The Pricing Lab tariff tracker at Harvard, alongside a paper published by Alberto Cavallo, supports the claim that prices are on the rise, whether the goods are domestically produced or imported. Figure 1 displays retail price data from five large U.S. retailers broken into domestic and imported categories and normalized to 1, representing the first observation date. Also shown is the pre-tariff trendline from January 2024 until March 2025, which marked the imposition of large-scale tariffs on China, Canada, and Mexico. In the immediate aftermath, retail prices of both imported and domestic prices rose and broke the downward trend. Imported products cost 5 percent more, and domestic products cost 3 percent more, than they otherwise would without President Trump’s tariffs. Figure 2 goes a step further and differentiates domestic goods that are directly or indirectly impacted by tariffs. While directly impacted goods clearly had a sharper price hike, indirectly impacted domestic goods still rose from pre-tariff trends, albeit at a slower and less substantial pace.

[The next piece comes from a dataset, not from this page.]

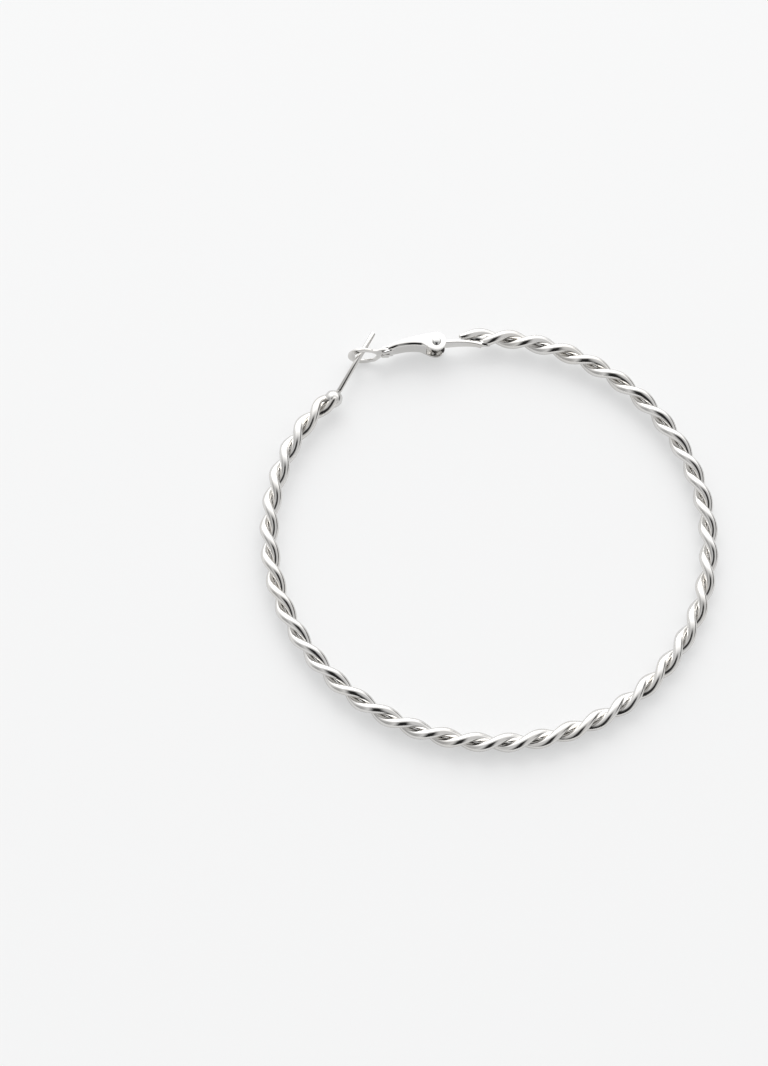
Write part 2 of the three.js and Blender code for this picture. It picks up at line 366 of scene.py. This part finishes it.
def solder_blob(name, centre, half_sizes, bearing, material, lumps=0.05):
    """Solder that has flowed: a stretched ball with slow, shallow lumps."""
    blob = ball(40, 24, centre, half_sizes, bearing)
    for vert in blob.verts:
        around = vert.co - centre
        ripple = sin(around.x * 4.1 + 1.3) * sin(around.y * 3.7) + 0.6 * sin(around.z * 5.3 + 0.4)
        vert.co = centre + around * (1 + lumps * ripple)
    return finished(blob, name, "hoop", material)


def ear_post(material):
    """The straight wire that goes through the ear, with a softened flat tip."""
    along = Vector((cos(POST_BEARING), sin(POST_BEARING), 0))
    middle = Vector((*POST_FOOT, 0)) + along * POST_LENGTH / 2
    post = bmesh.new()
    lie_down = Vector((0, 0, 1)).rotation_difference(along).to_matrix().to_4x4()
    bmesh.ops.create_cone(post, cap_ends=True, segments=40, radius1=POST_RADIUS, radius2=POST_RADIUS,
                          depth=POST_LENGTH, matrix=Matrix.Translation(middle) @ lie_down)
    tip = [edge for edge in post.edges
           if all((vert.co - middle).dot(along) > POST_LENGTH / 2 - 0.01 for vert in edge.verts)]
    bmesh.ops.bevel(post, geom=tip, offset=0.16, segments=5, profile=0.5, affect="EDGES", material=-1)
    return finished(post, "ear_post", "hoop", material)


# ---- Sheet metal --------------------------------------------------------------------------------
SHARP = 1.2


def sharp_edges(sheet):
    return [edge for edge in sheet.edges if edge.is_manifold and edge.calc_face_angle() > SHARP]


def cut_sheet(outlines, thickness, rim):
    """A flat sheet in XY between z = 0 and its thickness, with holes and a rounded rim."""
    sheet = bmesh.new()
    for outline in outlines:
        corners = [sheet.verts.new((*point, 0)) for point in outline]
        for first, second in zip(corners, corners[1:] + corners[:1]):
            sheet.edges.new((first, second))
    bmesh.ops.triangle_fill(sheet, use_beauty=True, use_dissolve=False, edges=sheet.edges[:])
    bmesh.ops.recalc_face_normals(sheet, faces=sheet.faces)
    if sheet.faces[:][0].normal.z > 0:
        bmesh.ops.reverse_faces(sheet, faces=sheet.faces[:])
    bmesh.ops.solidify(sheet, geom=sheet.faces[:], thickness=thickness)
    bmesh.ops.bevel(sheet, geom=sharp_edges(sheet), offset=rim, segments=3, profile=0.5,
                    affect="EDGES", material=-1)
    return sheet


def ellipse(centre, half_sizes, start=0.0, end=tau, steps=64):
    """Points on an ellipse in order; a whole one leaves out its repeated last point."""
    last = steps if abs(end - start) >= tau - 1e-6 else steps + 1
    angles = [start + (end - start) * i / steps for i in range(last)]
    return [(centre[0] + half_sizes[0] * cos(a), centre[1] + half_sizes[1] * sin(a)) for a in angles]


def ease(share):
    share = max(0.0, min(1.0, share))
    return share * share * (3 - 2 * share)


def through(at, start, end):
    """A smooth curve between two places, each given as (x, y, slope)."""
    (x0, y0, slope0), (x1, y1, slope1) = start, end
    span = x1 - x0
    t = (at - x0) / span
    return (y0 * (1 - 3 * t * t + 2 * t ** 3) + slope0 * span * (t - 2 * t * t + t ** 3)
            + y1 * (3 * t * t - 2 * t ** 3) + slope1 * span * (t ** 3 - t * t))


# The lever's sizes are taken from the rivet's axis: reach runs towards the loop, and out runs
# away from the hoop's centre.
HEAD_OPEN = 1.55
HEAD_ROUND_END = 0.5
HEAD_ROUND_ANGLE = radians(20.2)
FOLD = 0.45
FOLD_RUN = 0.9
NECK_DROP = 0.3
NECK_START = 6.0
NECK_RUN = 1.8
CHANNEL_RIM = 0.06
HEAD_LEAVES = (HEAD_ROUND_END, -sqrt(HEAD_RADIUS ** 2 - HEAD_ROUND_END ** 2), 0.37)
SPINE_RISEN = (2.5, -0.25, 0.286)
SPINE_AT_NECK = (CHEEK_END, -0.2, -0.183)


def cheek_out(reach):
    """The cheek's outer edge."""
    if reach < 0:
        return sqrt(max(0.0, HEAD_RADIUS ** 2 - reach ** 2))
    return HEAD_RADIUS - CHEEK_TAPER * reach ** 2


def cheek_in(reach):
    """The inner edge: the round head, then an S into the arched face of the spine."""
    if reach < HEAD_ROUND_END:
        return -sqrt(max(0.0, HEAD_RADIUS ** 2 - reach ** 2))
    if reach < SPINE_RISEN[0]:
        return through(reach, HEAD_LEAVES, SPINE_RISEN)
    return through(reach, SPINE_RISEN, SPINE_AT_NECK)


def lever_frame():
    """From lever sizes (reach, out, height) to the hoop's frame."""
    turn = Matrix.Rotation(LEVER_BEARING, 4, "Z") @ Matrix.Diagonal((1, -1, 1, 1))
    return drawn_in_mm @ Matrix.Translation(PIVOT) @ turn


def channel_column(column, head_columns, slope_columns, body_columns):
    """Where along the lever a column of the folded strip stands."""
    if column <= head_columns:
        widest = tau / 4 + HEAD_ROUND_ANGLE
        return -HEAD_RADIUS * cos(widest * column / head_columns)
    if column <= head_columns + slope_columns:
        share = (column - head_columns) / slope_columns
        return HEAD_ROUND_END + (HEAD_OPEN - HEAD_ROUND_END) * share
    share = (column - head_columns - slope_columns) / body_columns
    return HEAD_OPEN + (CHEEK_END - HEAD_OPEN) * share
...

Looking Ahead: That domestic firms are charging higher prices is a feature and not a bug of tariff policy. As is widely discussed, tariffs raise the cost of foreign inputs, which eventually hits U.S. consumers unless firms shift to domestic sources. Tariffs also protect the profit margins of U.S. manufacturers that can afford to worry less about competitive prices from foreign firms. The data coming in are beginning to align with orthodox economic theory, which does not bode well for economic growth, inflation, and the prospect of hastened interest rate cuts. The U.S. economy will not only have to deal with direct tariff costs – estimated to be over $380 billion annually, according to the Shipment – but also higher prices from U.S. producers that might go under the radar. These price hikes won’t be picked up as additional government revenue and therefore won’t be touted by the administration, which appears to be otherwise proud of having taken in record import tax revenue. The surprise PPI data will also put Federal Reserve Chairman Powell in a sticky situation when deciding whether to cut interest rates in September, as he will have to balance stubborn CPI, rising PPI, and a weaker job market. For now, markets expect an 85-percent chance of a 25-basis point cut (down from 95 percent a week ago) and a 15-percent chance rates remain the same (up from 0 percent a week ago). Chairman Powell will likely provide insight into his thinking when he speaks tomorrow at the annual economic policy symposium.

Figure 1: U.S. Retail Price Indices With Pre-tariff Trends – Domestic vs. Imported

Figure 2: Daily Price Indices for Different Good Categories

An Update on the European Union Trade Deal

What’s Happening: The White House and European Commission released a joint statement today on the agreed-upon terms of the U.S.-EU trade deal.

Why It Matters: As the Shipment noted on July 31, the previous trade deal factsheets of the United States and the European Union did not align with one another, with numerous differences on what would actually be addressed regarding tariffs, non-tariff barriers, and investments. Today’s joint statement provides a much more unified framework that more closely resembles the original EU factsheet, with only a few minor tweaks and additions.

Looking Ahead: This trade agreement will still require a majority of EU countries to ratify it, so it may be months or years before a final, binding trade deal is complete. The new statement sheds light on what a final deal might look like, however, and provides a bit more hope that a formal end to this trade war can be declared, even if higher U.S. trade barriers will remain in place.